Michele Foucault was well on his way to the formation of his theory of biopower in the historical layout of public execution in Discipline and Punish. His move from execution as a public spectacle to, “punishment, then will tend to become the most hidden part of the penal process,” is reflected in his theory of biopower much later as the shift from the almighty monarchical sovereign to the nation-state sovereign (Foucault, 9). From this we can draw that the state’s power, as it relates to punishment, is much more limitless; before, when the sovereign could “let live and make die,” the power ended when the sovereign made die, however the state shifts to a “make live and let die” power dynamic that extends the state’s power to have a psychological hold over the public in a regulatory fashion through the “invisibility” of punishment. It is still happening; we just don’t see it. Or rather, we now choose not to see it.
Diana Taylor states (within the context of Argentina) in Percepticide that “Signs indicated what the population was to see and not to see,” creating a clear delineation between the public and private sphere, and that which is private is also incredibly dangerous and violent (Taylor, 119). “Spectacles of violence rendered the population silent, deaf, and blind…To see without being able to do disempowers absolutely. But seeing without the possibility of admitting that one is seeing further turns the violence on oneself. Percepticide blinds, maims, kills through the senses” (Taylor 123-124). The public exaction of biopower from the days of old enacts a sort of transference to become an invisible and powerful monster, exacting itself now on the population where “if you see something, say something,” is a trap. If we say something, it becomes real. And if it becomes real, we will have to continue to do something about it.

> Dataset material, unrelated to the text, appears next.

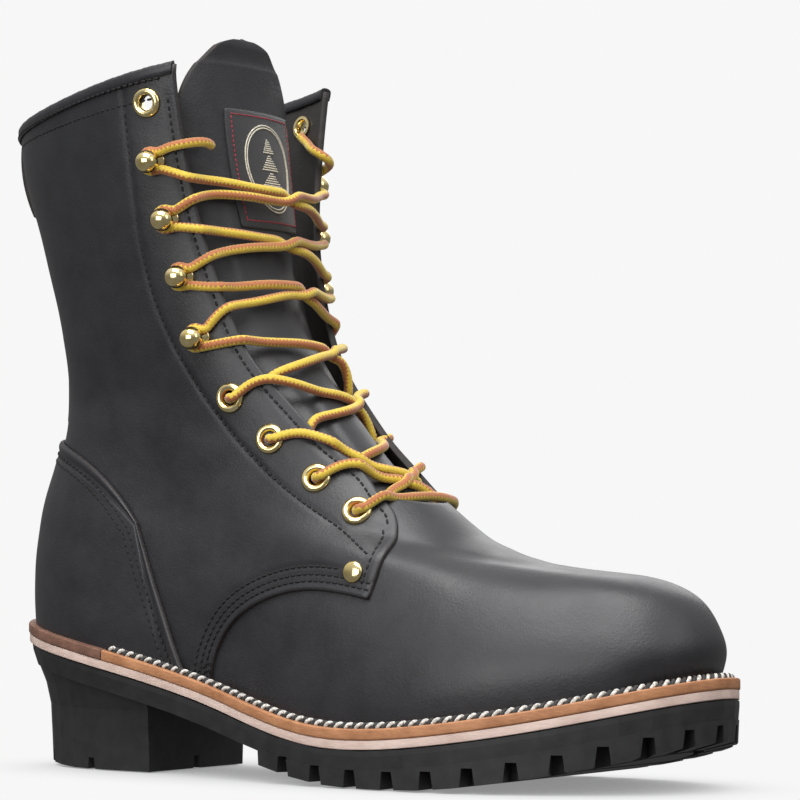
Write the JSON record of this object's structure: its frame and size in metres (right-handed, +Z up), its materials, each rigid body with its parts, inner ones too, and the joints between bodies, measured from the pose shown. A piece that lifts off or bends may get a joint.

I believe that Percepticide manifests itself differently depending on the particular political arena. Perhaps this idea of “not seeing,” can be looked at in a perspective way through Rene Girard’s concept of the scapegoat mechanism. Girard looks at persecutions which are, “acts of violence, such as witch-hunts, that are legal in form but simulated by the extremes of public opinion” (Girard 12). He traces the genealogy of the scapegoat through the context of religion and animals – using the example of the sacrifice. Sacrificial “victims” – which, in this framework are not necessarily victims – are meant to end the cycle of violence in a crisis. They are sacrificed without the fear of reciprocity. This particular intensity of public opinion to create the scapegoat which ends in collective forms of violence is contingent upon the similarly violent delineation between public and private spheres through the enaction of biopower, of seeing and not-seeing, and through the (hidden) spectacle of the state. In this case – I’m left with the question of narrative and language. If punishment is “hidden,” if the power of the state is left to live on through the invisible threat of punishment and torture, if the sacrificial scapegoat must be created to avoid further crisis – what type of narrative is required to sustain this? And, is there a narrative – is there language – sufficient enough to undo this mechanism once it is mobilized?